Andrew Humann plays Hally with both warmth and deep-burning rage. He convinces as a teenager desperate for connection and frustrated by his broken family life. In spite of his racism and poor decisions, Harold manages to be a sympathetic—if not quite likeable—character. As Hally’s friend and father figure Sam, L. Peter Callender creates a touching man who learns quickly, dreams big, and cares more for his relationships than his pride. Not a posture, word, or dance step is out of place. Adrian Roberts rounds out the cast as the more reserved Willie.

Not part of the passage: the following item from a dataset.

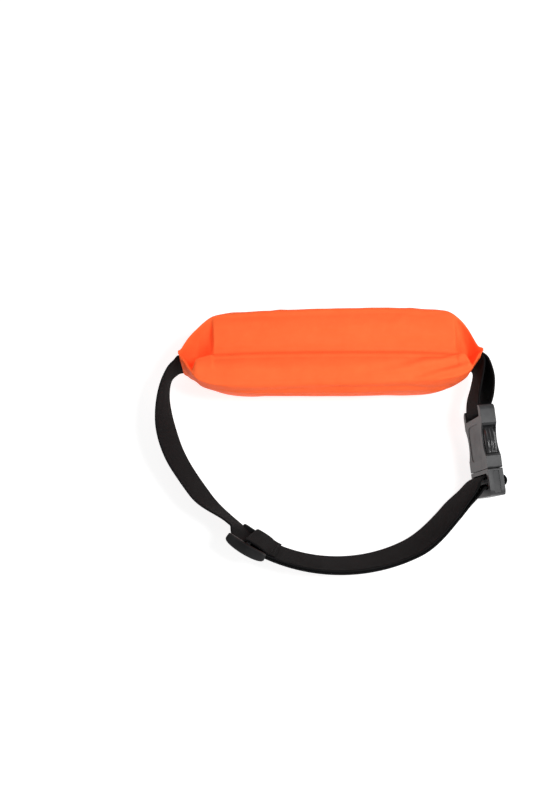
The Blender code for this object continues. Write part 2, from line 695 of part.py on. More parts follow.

That detachment is precisely what makes his raw emotional moment during the play’s climax (a difficult and well-executed bit of acting) so effective.
This cast and script would work in a black box, but Aurora still deserves credit for the attention to detail apparent in their production. The mint-and-white period set by Richard Olmsted is spot-on—there are even raindrops flowing down the windows. (Hally also makes his first entrance with his hair and jacket drenched.) The accents, coached by Lisa Anne Porter, sound consistent and accurate to this reviewer’s untrained ear. Both the scuffles and the quicksteps are cleanly choreographed.
By the end, you will be suffering from a strong sense of vicarious guilt and a horror of systemic racism.
Go see this play. Half of the way through, you’ll be wondering what you’re still doing there and where this is all leading. By the end, you will be suffering from a strong sense of vicarious guilt and a horror of systemic racism. Theater that can inspire such fierce emotion with such elegant simplicity is theater well done.